Given instruction -
Write out each line beneath this one exactly as it reads.

Supplied data -
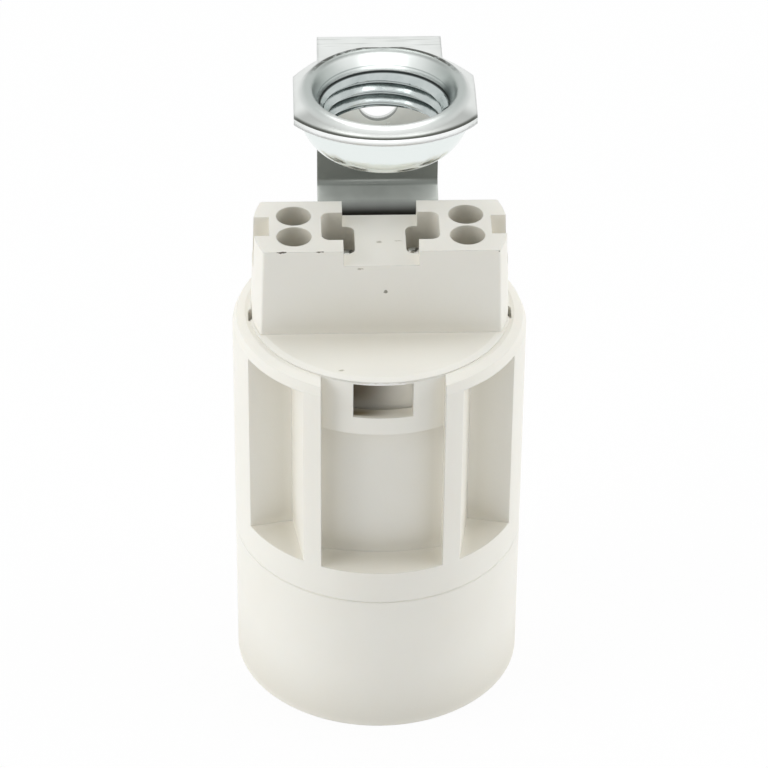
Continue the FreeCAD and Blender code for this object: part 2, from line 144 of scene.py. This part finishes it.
# The strap: its plating turns from dull to bright with height, and its formed flange starts at
# the top. The other limits part its sides.
BRIGHT_PLATE = ("z", 43.5, 48.0)
FLANGE = ("z", 51.8, 52.2)
INNER_SIDE = ("front", 0.3, 0.6)
UPPER_SIDE = ("up", 0.3, 0.5)
FRONT_HALF = ("y", -2.0, -3.5)
BACK_HALF = ("y", 1.5, 4.0)
STRAP_ZONES = (
    # thin plate below the jog, the line where the press closed on it, and the foot in shade
    ("#888C87", INNER_SIDE, ("y", 7.1, 7.6), ("z", 46.4, 44.6)),
    ("#7E827D", INNER_SIDE, ("z", 42.0, 42.15), ("z", 42.6, 42.4), ("y", 7.0, 6.6)),
    ("#1F1E1A", INNER_SIDE, ("z", 40.6, 39.1)),
    # wall of the earth screw's hole
    ("#7C807B", ("spot", (0.05, 8.8, 48.15), (1.66, 1.5, 1.66), 0.03)),
    # drawn funnel, the roll round it where it turns to the sides, and a rubbed band inside it
    ("#EDF1EF", FLANGE, ("radius", 5.85, 5.6)),
    ("#B2B8B5", FLANGE, ("radius", 6.9, 6.1), ("radius", 4.9, 5.7), ("aside", 2.4, 5.4)),
    ("#BEC4C2", ("radius", 5.6, 5.4), ("z", 53.7, 53.76), ("z", 53.86, 53.8)),
    ("#7F8584", ("spot", (5.3, 1.2, 53.6), (0.9, 2.0, 0.9), 0.9)),
    # foot of the funnel, where the tapped ring starts
    ("#3F4443", FLANGE, ("z", 53.48, 53.36), ("radius", 5.3, 5.15)),
    # cut edge at the front, and the land and the line that the tool left along it
    ("#F8FAF9", FLANGE, ("front", 0.5, 0.8), ("radius", 6.7, 6.8)),
    ("#B4B7B4", FLANGE, FRONT_HALF, UPPER_SIDE, ("radius", 6.45, 6.75)),
    ("#5A5C57", FLANGE, FRONT_HALF, ("edge", 8.08, 8.28), UPPER_SIDE),
    # behind the roll, a dull band and the tool's nicks in it
    ("#9BA09D", FLANGE, BACK_HALF, ("radius", 5.6, 5.72), ("radius", 6.75, 6.6)),
    ("#4F514C", FLANGE, BACK_HALF, ("radius", 5.86, 5.95), ("radius", 6.3, 6.2),
     ("nicks", 0.36, 0.5)),
    # rolling scores across the plate behind the roll
    ("#C9CCC9", FLANGE, ("scores", 0.54, 0.66), ("y", 6.4, 6.9)),
)

# The flange's front edge is an arc about this y, over the ring's x
FLANGE_EDGE_Y = 1.4 * MM

# The tapped ring: a dark line where it meets the flange, and its bright outside
RING_ZONES = (
    ("#3F4443", ("z", 53.16, 53.24)),
    ("#EBF1EF", ("radius", 5.15, 5.3)),
)

# Old grease on the clamp springs
GREASE = (("#4B4841", ("soil", 0.44, 0.6)),)


def linear(hex_colour):
    """sRGB hex to linear red, green, blue and a full alpha."""
    parts = [int(hex_colour[i:i + 2], 16) / 255 for i in (1, 3, 5)]
    return [c / 12.92 if c <= 0.04045 else ((c + 0.055) / 1.055) ** 2.4 for c in parts] + [1.0]


def add(tree, kind, inputs=None, **settings):
    """Adds one node with its settings, and sets or links its inputs by name or number."""
    made = tree.nodes.new(kind)
    for name, value in settings.items():
        setattr(made, name, value)
    for name, value in (inputs or {}).items():
        socket = made.inputs[name]
        if isinstance(value, bpy.types.NodeSocket):
            tree.links.new(value, socket)
        else:
            socket.default_value = value
    return made


def blank_material(name):
    """An empty material with its output node."""
    material = bpy.data.materials.new(name)
    material.use_nodes = True
    material.node_tree.nodes.clear()
    return material, material.node_tree, add(material.node_tree, "ShaderNodeOutputMaterial")


def per(size_mm):
    """Scale of a pattern whose grain has that real size."""
    return 1 / (size_mm * MM)


def zone_mask(tree, measures, *limits):
    """1 where all the limits hold, 0 outside them, and smooth between."""
    whole = None
    for name, *numbers in limits:
        value, unit = measures[name]
        if name == "spot":
            centre, reach, soft = numbers
            local = add(tree, "ShaderNodeMapping", {
                "Vector": value, "Location": [-c / r for c, r in zip(centre, reach)],
                "Scale": [per(r) for r in reach]})
            value = add(tree, "ShaderNodeVectorMath", {
                0: local.outputs["Vector"]}, operation="LENGTH").outputs["Value"]
            start, full = 1.0, 1.0 - soft
        else:
            start, full = (number * unit for number in numbers)
        ends = {"Value": value, "From Min": min(start, full), "From Max": max(start, full)}
        if start > full:
            ends.update({"To Min": 1.0, "To Max": 0.0})
        share = add(tree, "ShaderNodeMapRange", ends,
                    interpolation_type="SMOOTHSTEP").outputs["Result"]
        if whole is not None:
            share = add(tree, "ShaderNodeMath", {
                0: whole, 1: share}, operation="MULTIPLY").outputs[0]
        whole = share
    return whole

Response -
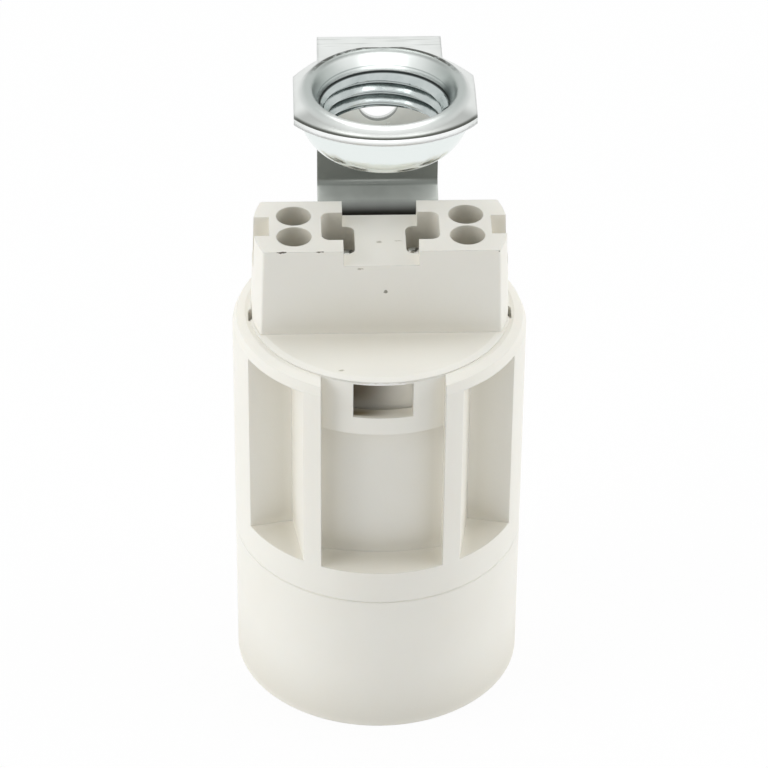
Continue the FreeCAD and Blender code for this object: part 2, from line 144 of scene.py. This part finishes it.
# The strap: its plating turns from dull to bright with height, and its formed flange starts at
# the top. The other limits part its sides.
BRIGHT_PLATE = ("z", 43.5, 48.0)
FLANGE = ("z", 51.8, 52.2)
INNER_SIDE = ("front", 0.3, 0.6)
UPPER_SIDE = ("up", 0.3, 0.5)
FRONT_HALF = ("y", -2.0, -3.5)
BACK_HALF = ("y", 1.5, 4.0)
STRAP_ZONES = (
    # thin plate below the jog, the line where the press closed on it, and the foot in shade
    ("#888C87", INNER_SIDE, ("y", 7.1, 7.6), ("z", 46.4, 44.6)),
    ("#7E827D", INNER_SIDE, ("z", 42.0, 42.15), ("z", 42.6, 42.4), ("y", 7.0, 6.6)),
    ("#1F1E1A", INNER_SIDE, ("z", 40.6, 39.1)),
    # wall of the earth screw's hole
    ("#7C807B", ("spot", (0.05, 8.8, 48.15), (1.66, 1.5, 1.66), 0.03)),
    # drawn funnel, the roll round it where it turns to the sides, and a rubbed band inside it
    ("#EDF1EF", FLANGE, ("radius", 5.85, 5.6)),
    ("#B2B8B5", FLANGE, ("radius", 6.9, 6.1), ("radius", 4.9, 5.7), ("aside", 2.4, 5.4)),
    ("#BEC4C2", ("radius", 5.6, 5.4), ("z", 53.7, 53.76), ("z", 53.86, 53.8)),
    ("#7F8584", ("spot", (5.3, 1.2, 53.6), (0.9, 2.0, 0.9), 0.9)),
    # foot of the funnel, where the tapped ring starts
    ("#3F4443", FLANGE, ("z", 53.48, 53.36), ("radius", 5.3, 5.15)),
    # cut edge at the front, and the land and the line that the tool left along it
    ("#F8FAF9", FLANGE, ("front", 0.5, 0.8), ("radius", 6.7, 6.8)),
    ("#B4B7B4", FLANGE, FRONT_HALF, UPPER_SIDE, ("radius", 6.45, 6.75)),
    ("#5A5C57", FLANGE, FRONT_HALF, ("edge", 8.08, 8.28), UPPER_SIDE),
    # behind the roll, a dull band and the tool's nicks in it
    ("#9BA09D", FLANGE, BACK_HALF, ("radius", 5.6, 5.72), ("radius", 6.75, 6.6)),
    ("#4F514C", FLANGE, BACK_HALF, ("radius", 5.86, 5.95), ("radius", 6.3, 6.2),
     ("nicks", 0.36, 0.5)),
    # rolling scores across the plate behind the roll
    ("#C9CCC9", FLANGE, ("scores", 0.54, 0.66), ("y", 6.4, 6.9)),
)

# The flange's front edge is an arc about this y, over the ring's x
FLANGE_EDGE_Y = 1.4 * MM

# The tapped ring: a dark line where it meets the flange, and its bright outside
RING_ZONES = (
    ("#3F4443", ("z", 53.16, 53.24)),
    ("#EBF1EF", ("radius", 5.15, 5.3)),
)

# Old grease on the clamp springs
GREASE = (("#4B4841", ("soil", 0.44, 0.6)),)


def linear(hex_colour):
    """sRGB hex to linear red, green, blue and a full alpha."""
    parts = [int(hex_colour[i:i + 2], 16) / 255 for i in (1, 3, 5)]
    return [c / 12.92 if c <= 0.04045 else ((c + 0.055) / 1.055) ** 2.4 for c in parts] + [1.0]


def add(tree, kind, inputs=None, **settings):
    """Adds one node with its settings, and sets or links its inputs by name or number."""
    made = tree.nodes.new(kind)
    for name, value in settings.items():
        setattr(made, name, value)
    for name, value in (inputs or {}).items():
        socket = made.inputs[name]
        if isinstance(value, bpy.types.NodeSocket):
            tree.links.new(value, socket)
        else:
            socket.default_value = value
    return made


def blank_material(name):
    """An empty material with its output node."""
    material = bpy.data.materials.new(name)
    material.use_nodes = True
    material.node_tree.nodes.clear()
    return material, material.node_tree, add(material.node_tree, "ShaderNodeOutputMaterial")


def per(size_mm):
    """Scale of a pattern whose grain has that real size."""
    return 1 / (size_mm * MM)


def zone_mask(tree, measures, *limits):
    """1 where all the limits hold, 0 outside them, and smooth between."""
    whole = None
    for name, *numbers in limits:
        value, unit = measures[name]
        if name == "spot":
            centre, reach, soft = numbers
            local = add(tree, "ShaderNodeMapping", {
                "Vector": value, "Location": [-c / r for c, r in zip(centre, reach)],
                "Scale": [per(r) for r in reach]})
            value = add(tree, "ShaderNodeVectorMath", {
                0: local.outputs["Vector"]}, operation="LENGTH").outputs["Value"]
            start, full = 1.0, 1.0 - soft
        else:
            start, full = (number * unit for number in numbers)
        ends = {"Value": value, "From Min": min(start, full), "From Max": max(start, full)}
        if start > full:
            ends.update({"To Min": 1.0, "To Max": 0.0})
        share = add(tree, "ShaderNodeMapRange", ends,
                    interpolation_type="SMOOTHSTEP").outputs["Result"]
        if whole is not None:
            share = add(tree, "ShaderNodeMath", {
                0: whole, 1: share}, operation="MULTIPLY").outputs[0]
        whole = share
    return whole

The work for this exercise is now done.